Exercise prompt: Repeat everything from the line holding "const towel = new" to the line holding "before = set(bpy.data.objects)", inclusive, exactly. Leave out the rest.

START Supplied material

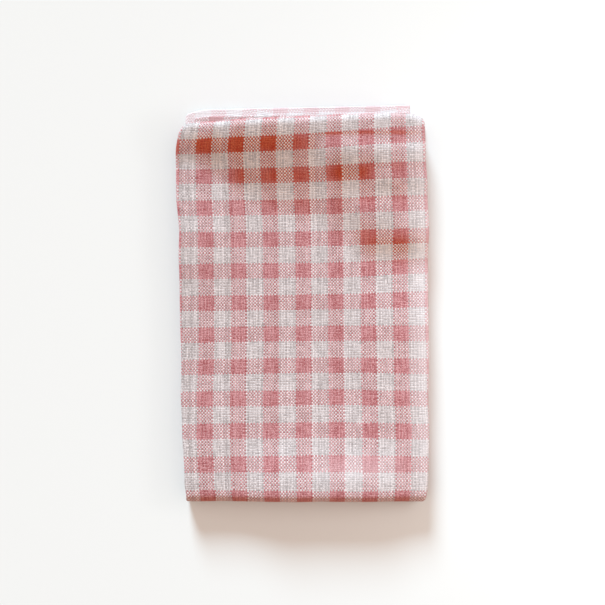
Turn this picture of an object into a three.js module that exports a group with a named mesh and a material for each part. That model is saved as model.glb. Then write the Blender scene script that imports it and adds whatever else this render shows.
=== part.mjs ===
import * as THREE from 'three';

// A gingham tea towel folded flat, as one solid sheet of cloth. It is folded in three across its
// width, into a strip of three layers, and the strip is folded in three along its length, so
// nine layers lie one on the other. Its long sides are woven edges, and its two ends are hemmed.
// Millimetres, +Z up, resting on z = 0. The top panel turns under at +Y in a high, loose roll,
// and one hemmed end of the cloth reaches out behind that roll, at the bottom.

// The cloth
const clothThick = 1.0;
const hemThick = 1.6;
const hemWide = 10;

// The strip: the panel that shows, and the two flaps folded under it
const panelWide = 153;
const layerPitch = 1.5;
const hemPitch = 1.9;
const innerFlapShort = 8.2;
const lowerFlapShort = 5.5;

// The stack: three runs of the strip, and the two folds that join them
const stripPitch = 4.5;
const farFoldY = 109.5;
const nearFoldY = -119.8;
const nearFoldDeep = 3.2;
const hiddenEndY = -106;
const hemmedEndY = 122.0;

// How much further each layer of the strip reaches at the hemmed end
const innerFlapReach = 1.5;
const panelReach = -2.5;
const lowerFlapReach = -3.2;

// The far fold and the hemmed end lie askew: how much further each reaches at the right side
const farSkew = 6.4;
const endSkew = 3.2;
const skewFromY = -40;

// The corners of the far fold and of the hemmed end are rounded off: from `from` to `to` they
// drop back by `drop`. The far fold's left side first reaches out a little (a drop below zero).
const farCorners = [
  { from: -42, to: -79, drop: -1.8 },
  { from: -69, to: -79, drop: 6 },
  { from: 64, to: 78, drop: 4.5 },
];
const endCorners = [
  { from: -62, to: -77, drop: 3.2 },
  { from: 66, to: 77, drop: 5 },
];
const cornerFromY = 84;

// The two runs under the top one have straighter sides, nearly at these places
const underLeft = -73.2;
const underRight = 76.2;
const underShare = 0.85;

// The roll lifts the middle run by this share of its height, and bulges outwards by this one
const middleLift = 0.35;
const rollBulge = 0.16;

// Side edges of the panel, from the near fold to the far one
const outline = [
  { y: -123, left: -72.2, right: 76.6 },
  { y: -112, left: -73.4, right: 77.6 },
  { y: -79, left: -74.8, right: 78.4 },
  { y: -45, left: -75.4, right: 78.2 },
  { y: 1, left: -76.0, right: 78.2 },
  { y: 39, left: -76.7, right: 78.1 },
  { y: 72, left: -78.4, right: 77.2 },
  { y: 92, left: -78.6, right: 75.9 },
  { y: 114, left: -75.9, right: 74.9 },
];

// The roll along the far fold: its height over the flat panel, how far it reaches down it, and
// how full its lower side is. It starts to fall a little behind the fold.
const rollFrom = 5;
const roll = [
  { x: -78, high: 3.5, reach: 26, full: 1.6 },
  { x: -66, high: 5.5, reach: 30, full: 1.5 },
  { x: -54, high: 8.0, reach: 37, full: 1.2 },
  { x: -40, high: 11.0, reach: 50, full: 1.0 },
  { x: -20, high: 12.5, reach: 62, full: 0.9 },
  { x: 6, high: 12.0, reach: 68, full: 0.9 },
  { x: 22, high: 12.0, reach: 84, full: 0.95 },
  { x: 38, high: 11.5, reach: 92, full: 1.0 },
  { x: 54, high: 9.5, reach: 92, full: 1.25 },
  { x: 66, high: 6.5, reach: 90, full: 1.7 },
  { x: 78, high: 4.5, reach: 80, full: 1.8 },
];

// Soft ridges over the panel. Each crest runs from (x0, y0) to (x1, y1), falls off over `far`
// towards +Y and over `near` towards -Y, and dies out over `ends` past its two ends.
// The last two rise towards the near fold, over the hem of the hidden end.
const ridges = [
  { x0: 24, y0: 94, x1: 66, y1: 92, high: 1.5, far: 9, near: 20, ends: 18 },
  { x0: 34, y0: 58, x1: 52, y1: 58, high: 0.7, far: 8, near: 14, ends: 12 },
  { x0: 50, y0: 76.5, x1: 72, y1: 76, high: 0.7, far: 8, near: 12, ends: 14 },
  { x0: 44, y0: 43, x1: 74, y1: 42, high: 2.3, far: 30, near: 20, ends: 20 },
  { x0: -78, y0: 38, x1: -56, y1: 34, high: 1.2, far: 38, near: 44, ends: 16 },
  { x0: 46, y0: -18, x1: 76, y1: -18, high: 1.7, far: 42, near: 80, ends: 24 },
  { x0: -80, y0: -112, x1: 80, y1: -112, high: 2.0, far: 80, near: 40, ends: 20 },
  { x0: -12, y0: -123, x1: 38, y1: -123, high: 4.0, far: 44, near: 40, ends: 38 },
];

// Mesh stations: places across the strip between the flaps' free edges, and along each run of it
const acrossPlaces = [-62, -48, -32, -16, 0, 16, 32, 47, 58];
const middlePlaces = [-66, -38, -12, 10, 38, 62, 80, 93, 102];
const topPlaces = [
  106, 102, 98, 93, 87, 80, 72, 64, 56, 47, 38, 29, 20, 10, -12, -38, -66, -80, -88, -96, -106, -114,
];
const bottomPlaces = [-105, -84, -50, -12, 24, 60, 88];
const farFoldSteps = 6;
const nearFoldSteps = 6;
const sideFoldSteps = 3;

const clothMaterial = new THREE.MeshStandardMaterial({
  name: 'gingham cloth',
  color: 0xd9a9a8,
  roughness: 0.95,
  metalness: 0,
});

const { clamp, degToRad, lerp, smoothstep } = THREE.MathUtils;

// A value read from a table at a place along it, eased from row to row
function tableValue(table, key, place, name) {
  const after = table.findIndex((row) => row[key] > place);
  if (after === 0) return table[0][name];
  if (after < 0) return table[table.length - 1][name];
  const share = smoothstep(place, table[after - 1][key], table[after][key]);
  return lerp(table[after - 1][name], table[after][name], share);
}

// One side of a soft swelling: 1 at its crest and 0 at its reach
function swell(distance, reach) {
  return (1 + Math.cos(Math.PI * clamp(distance / reach, 0, 1))) / 2;
}

function cornerDrop(corners, x) {
  const drops = corners.map(({ from, to, drop }) => drop * clamp((x - from) / (to - from), 0, 1) ** 2);
  return drops[0] + drops[1];
}

function farFoldAt(x) {
  return farFoldY + (farSkew * x) / panelWide - cornerDrop(farCorners, x);
}

function rollHeight(x, y) {
  const share = clamp((farFoldAt(x) + rollFrom - y) / tableValue(roll, 'x', x, 'reach'), 0, 1);
  return tableValue(roll, 'x', x, 'high') * swell(share ** tableValue(roll, 'x', x, 'full'), 1);
}

function ridgeHeight(ridge, x, y) {
  const along = clamp((x - ridge.x0) / (ridge.x1 - ridge.x0), 0, 1);
  const crestY = lerp(ridge.y0, ridge.y1, along);
  const pastEnd = Math.max(ridge.x0 - x, x - ridge.x1, 0);
  const reach = y > crestY ? ridge.far : ridge.near;
  return ridge.high * swell(pastEnd, ridge.ends) * swell(Math.abs(y - crestY), reach);
}

// Height of the top panel over its flat level
function reliefHeight(x, y) {
  return ridges.reduce((sum, ridge) => sum + ridgeHeight(ridge, x, y), rollHeight(x, y));
}

// Stations round a fold, between those of the flat stretches `from` and `to`. `place` and
// `height` are a station's two coordinates in the section, and `turn` is the way that the
// cloth's outer face looks there, where 90 degrees is up. All else is eased from one to the other.
// A fold is half an oval, `deep` from its centre outwards and `high` from there up and down.
function foldStations(centre, level, deep, high, from, to, steps) {
  const stations = [];
  for (let step = 1; step < steps; step += 1) {
    const share = step / steps;
    const turn = lerp(from.turn, to.turn, share);
    const station = {
      place: centre + deep * Math.cos(degToRad(turn)),
      height: level + high * Math.sin(degToRad(turn)),
      turn,
    };
    const eased = Object.keys(from).filter((name) => !(name in station));
    for (const name of eased) station[name] = lerp(from[name], to[name], smoothstep(share, 0, 1));
    stations.push(station);
  }
  return stations;
}

function flatStations(places, flat) {
  return places.map((place) => ({ ...flat, place }));
}

// Across the cloth: the inner flap, the left fold, the panel, the right fold, the lower flap.
// `reach` is how much further the layer goes at the hemmed end.
function stationsAcross() {
  const leftRadius = layerPitch / 2;
  const rightRadius = layerPitch;
  const left = leftRadius - panelWide / 2;
  const right = panelWide / 2 - rightRadius;
  const innerEdge = panelWide / 2 - innerFlapShort;
  const lowerEdge = lowerFlapShort - panelWide / 2;
  const places = [left, lowerEdge, ...acrossPlaces, innerEdge, right];
  const inner = { height: 0, turn: 270, reach: innerFlapReach };
  const panel = { height: layerPitch, turn: 90, reach: panelReach };
  const lower = { height: -layerPitch, turn: -90, reach: lowerFlapReach };
  return [
    ...flatStations(places.slice(0, -1).reverse(), inner),
    ...foldStations(left, leftRadius, leftRadius, leftRadius, inner, panel, sideFoldSteps),
    ...flatStations(places, panel),
    ...foldStations(right, 0, rightRadius, rightRadius, panel, lower, sideFoldSteps),
    ...flatStations(places.slice(1).reverse(), lower),
  ];
}

// Along the cloth: the hidden end and middle run, the far fold, the top run, the near fold, and
// the bottom run with the end that shows. `lift` is the share of the relief that a station takes,
// `under` is 1 on the two lower runs, `lowest` is 1 on the bottom one and `hem` is 1 on a hem.
function stationsAlong() {
  const flatHalf = layerPitch + clothThick / 2;
  const hemHalf = hemPitch + hemThick / 2;
  const farRadius = stripPitch / 2;
  const farLevel = flatHalf + stripPitch + farRadius;
  const nearLevel = flatHalf + stripPitch;
  const bottom = { height: flatHalf, turn: 270, lift: 0, under: 1, lowest: 1, hem: 0 };
  const middle = { height: flatHalf + stripPitch, turn: -90, lift: middleLift, under: 1, lowest: 0, hem: 0 };
  const top = { height: flatHalf + 2 * stripPitch, turn: 90, lift: 1, under: 0, lowest: 0, hem: 0 };
  const bottomHem = { ...bottom, height: hemHalf, hem: 1 };
  const middleHem = { ...middle, height: hemHalf + stripPitch, hem: 1 };
  return [
    ...flatStations([hiddenEndY, hiddenEndY + hemWide], middleHem),
    ...flatStations([...middlePlaces, farFoldY], middle),
    ...foldStations(farFoldY, farLevel, farRadius, farRadius, middle, top, farFoldSteps),
    ...flatStations([farFoldY, ...topPlaces, nearFoldY], top),
    ...foldStations(nearFoldY, nearLevel, nearFoldDeep, stripPitch, top, bottom, nearFoldSteps),
    ...flatStations([nearFoldY, ...bottomPlaces], bottom),
    ...flatStations([hemmedEndY - hemWide, hemmedEndY], bottomHem),
  ];
}

// The point of the cloth where two stations cross, on its outer face (side 1) or inner face (-1)
function clothPoint(across, along, side) {
  const half = (side * lerp(clothThick, hemThick, along.hem)) / 2;
  const spread = lerp(1, hemPitch / layerPitch, along.hem);
  const flatX = across.place + half * Math.cos(degToRad(across.turn));
  const depth = across.height * spread + half * Math.sin(degToRad(across.turn));
  const lookY = Math.cos(degToRad(along.turn));
  const lookZ = Math.sin(degToRad(along.turn));
  const skew = (lerp(farSkew, endSkew, along.lowest) * flatX) / panelWide;
  const reach = (skew + across.reach * along.lowest) * smoothstep(along.place, skewFromY, farFoldY);
  const corner = lerp(cornerDrop(farCorners, flatX), cornerDrop(endCorners, flatX), along.lowest);
  const drop = corner * smoothstep(along.place, cornerFromY, farFoldY);
  const flatY = along.place + depth * lookY + reach - drop;

  const left = lerp(tableValue(outline, 'y', flatY, 'left'), underLeft, underShare * along.under);
  const right = lerp(tableValue(outline, 'y', flatY, 'right'), underRight, underShare * along.under);
  const x = lerp(left, right, flatX / panelWide + 0.5);

  const relief = along.lift * reliefHeight(x, flatY);
  const bulge = along.place > farFoldY ? rollBulge * relief * lookY : 0;
  return new THREE.Vector3(x, flatY + bulge, along.height + depth * lookZ + relief);
}

// The closed sheet: its outer face, its inner face and the four edges between them
function clothGeometry() {
  const acrossList = stationsAcross();
  const alongList = stationsAlong();
  const columns = acrossList.length;
  const rows = alongList.length;
  const points = [1, -1].flatMap((side) =>
    alongList.flatMap((along) => acrossList.map((across) => clothPoint(across, along, side))),
  );
  const outer = (row, column) => row * columns + column;
  const toInner = rows * columns;
  const index = [];
  const addQuad = (a, b, c, d) => index.push(a, b, c, a, c, d);
  const addEdge = (from, to) => addQuad(to, from, from + toInner, to + toInner);
  for (let row = 1; row < rows; row += 1) {
    for (let column = 1; column < columns; column += 1) {
      const round = [
        outer(row, column - 1),
        outer(row, column),
        outer(row - 1, column),
        outer(row - 1, column - 1),
      ];
      // Layers that lie over each other are split along the same diagonal
      const toRight = acrossList[column].place > acrossList[column - 1].place;
      const toNear = alongList[row].place < alongList[row - 1].place;
      if (toRight !== toNear) round.push(round.shift());
      const [a, b, c, d] = round;
      addQuad(a, b, c, d);
      addQuad(a + toInner, d + toInner, c + toInner, b + toInner);
    }
  }
  for (let row = 1; row < rows; row += 1) {
    addEdge(outer(row - 1, 0), outer(row, 0));
    addEdge(outer(row, columns - 1), outer(row - 1, columns - 1));
  }
  for (let column = 1; column < columns; column += 1) {
    addEdge(outer(0, column), outer(0, column - 1));
    addEdge(outer(rows - 1, column - 1), outer(rows - 1, column));
  }
  const geometry = new THREE.BufferGeometry().setFromPoints(points);
  geometry.setIndex(index);
  geometry.computeVertexNormals();
  return geometry;
}

// The towel stands with the middle of its box over the origin
const geometry = clothGeometry();
geometry.computeBoundingBox();
const middleOfBox = geometry.boundingBox.getCenter(new THREE.Vector3());

const towel = new THREE.Mesh(geometry, clothMaterial);
towel.name = 'tea_towel';
towel.position.set(-middleOfBox.x, -middleOfBox.y, -geometry.boundingBox.min.z);

const teaTowel = new THREE.Group();
teaTowel.add(towel);

export default teaTowel;
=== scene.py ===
import math

import bmesh
import bpy
from mathutils import Matrix, Vector, noise


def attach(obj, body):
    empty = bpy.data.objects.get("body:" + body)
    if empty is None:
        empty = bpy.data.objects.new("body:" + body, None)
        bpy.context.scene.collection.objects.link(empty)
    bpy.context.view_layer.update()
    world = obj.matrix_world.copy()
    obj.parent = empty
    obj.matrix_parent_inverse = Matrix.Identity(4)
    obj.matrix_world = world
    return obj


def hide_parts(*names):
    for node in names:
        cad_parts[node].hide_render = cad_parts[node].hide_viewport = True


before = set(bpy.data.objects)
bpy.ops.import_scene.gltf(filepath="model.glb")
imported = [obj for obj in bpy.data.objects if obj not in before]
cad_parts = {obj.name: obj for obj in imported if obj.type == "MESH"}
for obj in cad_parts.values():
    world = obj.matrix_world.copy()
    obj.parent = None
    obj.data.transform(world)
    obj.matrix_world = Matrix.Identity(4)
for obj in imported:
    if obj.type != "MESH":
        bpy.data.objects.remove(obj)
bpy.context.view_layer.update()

# --- The tea towel -------------------------------------------------------------------------
# One cut of gingham, plain woven from coarse cotton and linen yarn that was dyed before weaving.
# Its long sides are the loom's own edges, and its two ends are turned twice and sewn. It is
# folded in three across, then in three along, and the far fold is left as a high, loose roll.

# The sizes are in millimetres. The sheet's edges are rounded, down to this share of its thickness.
mm = 0.001
cloth_thick = 1.0
edge_round = 0.7
edge_thinnest = 0.3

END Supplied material

Written reply:
const towel = new THREE.Mesh(geometry, clothMaterial);
towel.name = 'tea_towel';
towel.position.set(-middleOfBox.x, -middleOfBox.y, -geometry.boundingBox.min.z);

const teaTowel = new THREE.Group();
teaTowel.add(towel);

export default teaTowel;
=== scene.py ===
import math

import bmesh
import bpy
from mathutils import Matrix, Vector, noise


def attach(obj, body):
    empty = bpy.data.objects.get("body:" + body)
    if empty is None:
        empty = bpy.data.objects.new("body:" + body, None)
        bpy.context.scene.collection.objects.link(empty)
    bpy.context.view_layer.update()
    world = obj.matrix_world.copy()
    obj.parent = empty
    obj.matrix_parent_inverse = Matrix.Identity(4)
    obj.matrix_world = world
    return obj


def hide_parts(*names):
    for node in names:
        cad_parts[node].hide_render = cad_parts[node].hide_viewport = True


before = set(bpy.data.objects)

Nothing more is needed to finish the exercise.